Task objective - Each entry needs to be restated exactly as written.

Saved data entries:

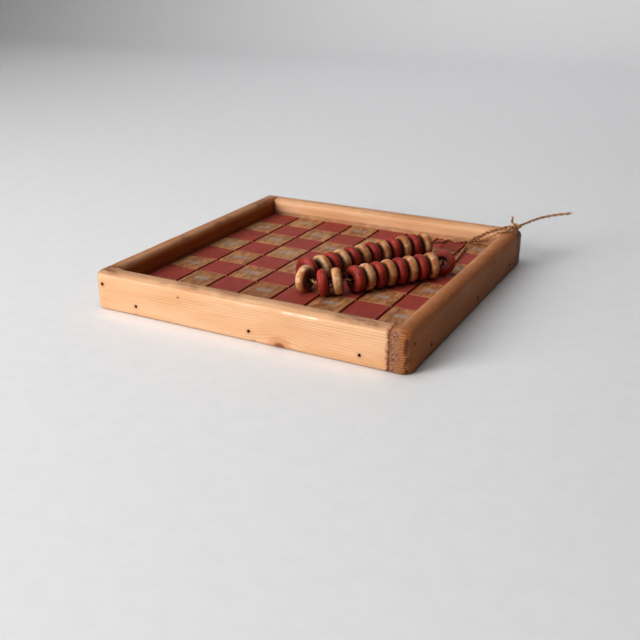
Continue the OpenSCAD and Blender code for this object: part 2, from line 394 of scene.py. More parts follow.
def painted_squares(s, grain, clouds, streaks, fine):
    """Flat red paint, thin along the grain and chipped at the worn edges."""
    paint = s.mix(s.step(clouds, 0.34, 0.66), tone(160, 68, 57), tone(148, 62, 50))
    paint = s.mix(s.step(streaks, 0.5, 0.75, 0.0, 0.45), paint, tone(116, 46, 36))
    paint = s.mix(s.step(fine, 0.55, 0.85, 0.0, 0.3), paint, tone(170, 88, 72))
    flaking = s.step(s.noise(grain, 0.8, 4.0, 0.7), 0.36, 0.62, 0.1, 0.7)
    return s.mix(s.math("MULTIPLY", s.number("wear"), flaking), paint, tone(170, 112, 72))


def board_material():
    """Painted and bare squares on one board, parted by kerfs: dark red-brown ones along the grain,
    and ones across it painted pale, a painted highlight for their lit far walls; the board's sawn
    sides share that pale colour.
    """
    s = Shader("board_paint")
    grain = s.vector("grain")
    square = s.node("SeparateXYZ", {0: s.vector("square")}).outputs
    kerf = s.node("SeparateXYZ", {0: s.vector("kerf")}).outputs
    streaks = s.noise(s.place(grain, (0.05, 0.7, 0.7)), 1.0, 5.0, 0.62, 0.4)
    clouds = s.noise(s.place(grain, (0.05, 0.12, 0.12)), 1.0, 3.0, 0.55)
    fine = s.noise(grain, 1.3, 4.0, 0.65)
    bare = bare_squares(s, grain, square, clouds, streaks, fine)
    paint = painted_squares(s, grain, clouds, streaks, fine)
    top = s.mix(s.step(square[2], 0.3, 0.7), bare, paint)
    # painted shade beside the kerfs that run along the grain, and along the left and right rails
    top = s.mix(s.number("shade_and_grime"), top, tone(104, 40, 22))
    cut = s.mix(s.step(fine, 0.35, 0.7), tone(186, 78, 40), tone(156, 58, 30))
    colour = s.mix(s.step(kerf[0], 0.08, 0.3), top, cut)
    # painted highlight: kerfs across the grain are pale, as their far walls are when lit; the
    # board's sawn sides share the colour
    lit_kerf_and_sawn_side = s.mix(s.step(fine, 0.3, 0.6), tone(196, 140, 104), tone(160, 98, 68))
    colour = s.mix(s.step(kerf[1], 0.03, 0.14, 0.0, 0.8), colour, lit_kerf_and_sawn_side)
    rough = s.step(fine, 0.3, 0.7, 0.5, 0.66)
    relief = s.math("ADD", streaks, s.math("MULTIPLY", fine, 0.5))
    return s.done(colour, rough, s.bump(relief, 0.0001), {"Specular IOR Level": 0.35})


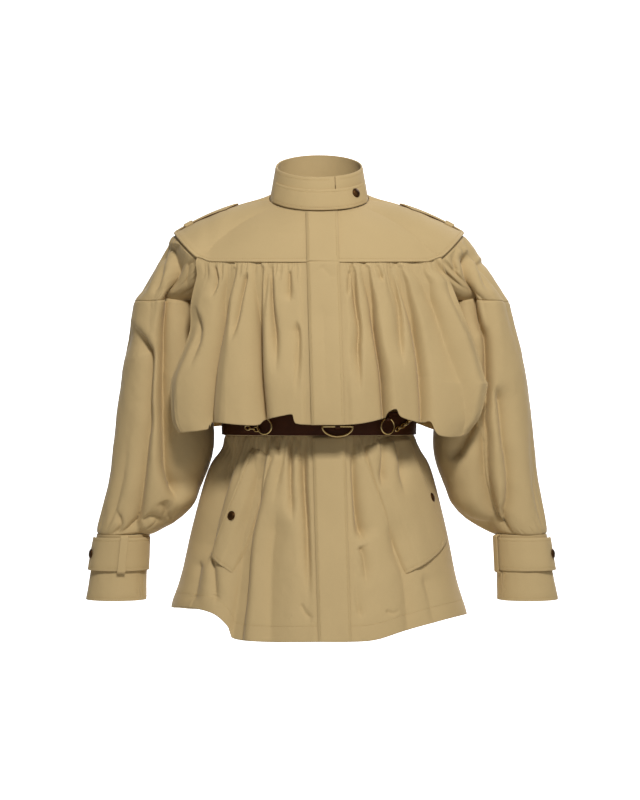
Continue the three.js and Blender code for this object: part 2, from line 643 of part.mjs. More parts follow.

Answer to the exercise -
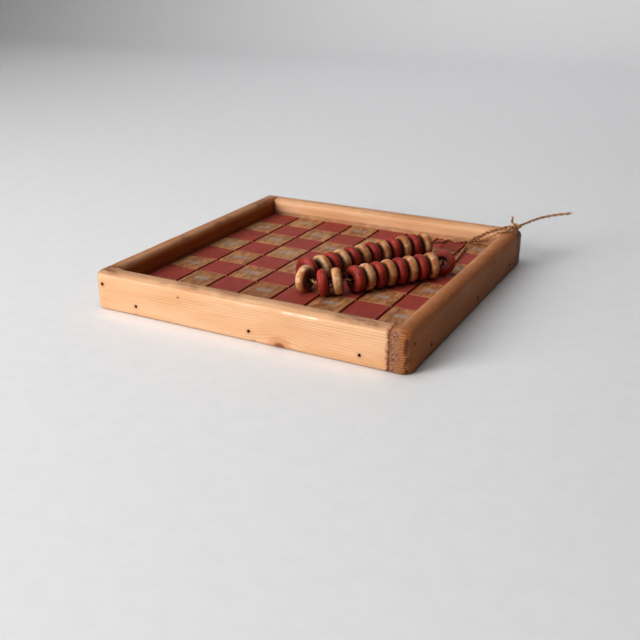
Continue the OpenSCAD and Blender code for this object: part 2, from line 394 of scene.py. More parts follow.
def painted_squares(s, grain, clouds, streaks, fine):
    """Flat red paint, thin along the grain and chipped at the worn edges."""
    paint = s.mix(s.step(clouds, 0.34, 0.66), tone(160, 68, 57), tone(148, 62, 50))
    paint = s.mix(s.step(streaks, 0.5, 0.75, 0.0, 0.45), paint, tone(116, 46, 36))
    paint = s.mix(s.step(fine, 0.55, 0.85, 0.0, 0.3), paint, tone(170, 88, 72))
    flaking = s.step(s.noise(grain, 0.8, 4.0, 0.7), 0.36, 0.62, 0.1, 0.7)
    return s.mix(s.math("MULTIPLY", s.number("wear"), flaking), paint, tone(170, 112, 72))


def board_material():
    """Painted and bare squares on one board, parted by kerfs: dark red-brown ones along the grain,
    and ones across it painted pale, a painted highlight for their lit far walls; the board's sawn
    sides share that pale colour.
    """
    s = Shader("board_paint")
    grain = s.vector("grain")
    square = s.node("SeparateXYZ", {0: s.vector("square")}).outputs
    kerf = s.node("SeparateXYZ", {0: s.vector("kerf")}).outputs
    streaks = s.noise(s.place(grain, (0.05, 0.7, 0.7)), 1.0, 5.0, 0.62, 0.4)
    clouds = s.noise(s.place(grain, (0.05, 0.12, 0.12)), 1.0, 3.0, 0.55)
    fine = s.noise(grain, 1.3, 4.0, 0.65)
    bare = bare_squares(s, grain, square, clouds, streaks, fine)
    paint = painted_squares(s, grain, clouds, streaks, fine)
    top = s.mix(s.step(square[2], 0.3, 0.7), bare, paint)
    # painted shade beside the kerfs that run along the grain, and along the left and right rails
    top = s.mix(s.number("shade_and_grime"), top, tone(104, 40, 22))
    cut = s.mix(s.step(fine, 0.35, 0.7), tone(186, 78, 40), tone(156, 58, 30))
    colour = s.mix(s.step(kerf[0], 0.08, 0.3), top, cut)
    # painted highlight: kerfs across the grain are pale, as their far walls are when lit; the
    # board's sawn sides share the colour
    lit_kerf_and_sawn_side = s.mix(s.step(fine, 0.3, 0.6), tone(196, 140, 104), tone(160, 98, 68))
    colour = s.mix(s.step(kerf[1], 0.03, 0.14, 0.0, 0.8), colour, lit_kerf_and_sawn_side)
    rough = s.step(fine, 0.3, 0.7, 0.5, 0.66)
    relief = s.math("ADD", streaks, s.math("MULTIPLY", fine, 0.5))
    return s.done(colour, rough, s.bump(relief, 0.0001), {"Specular IOR Level": 0.35})


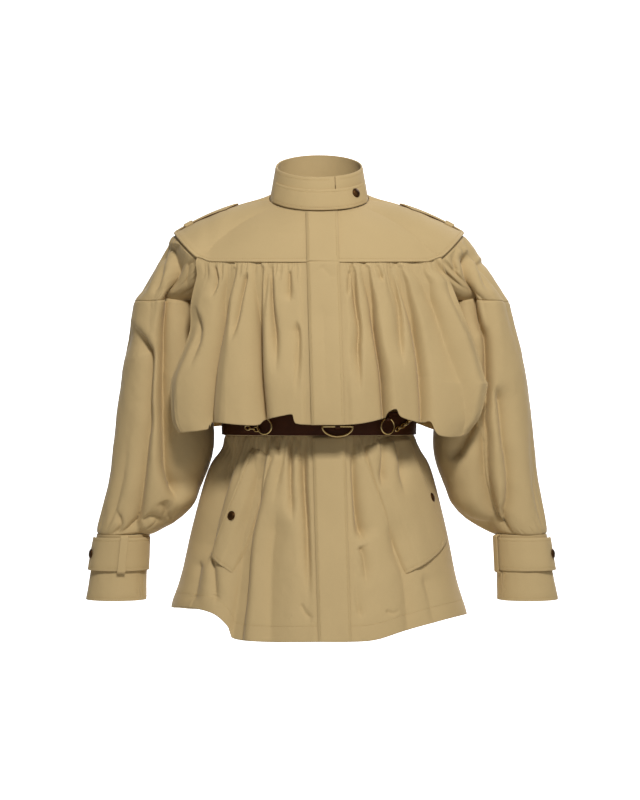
Continue the three.js and Blender code for this object: part 2, from line 643 of part.mjs. More parts follow.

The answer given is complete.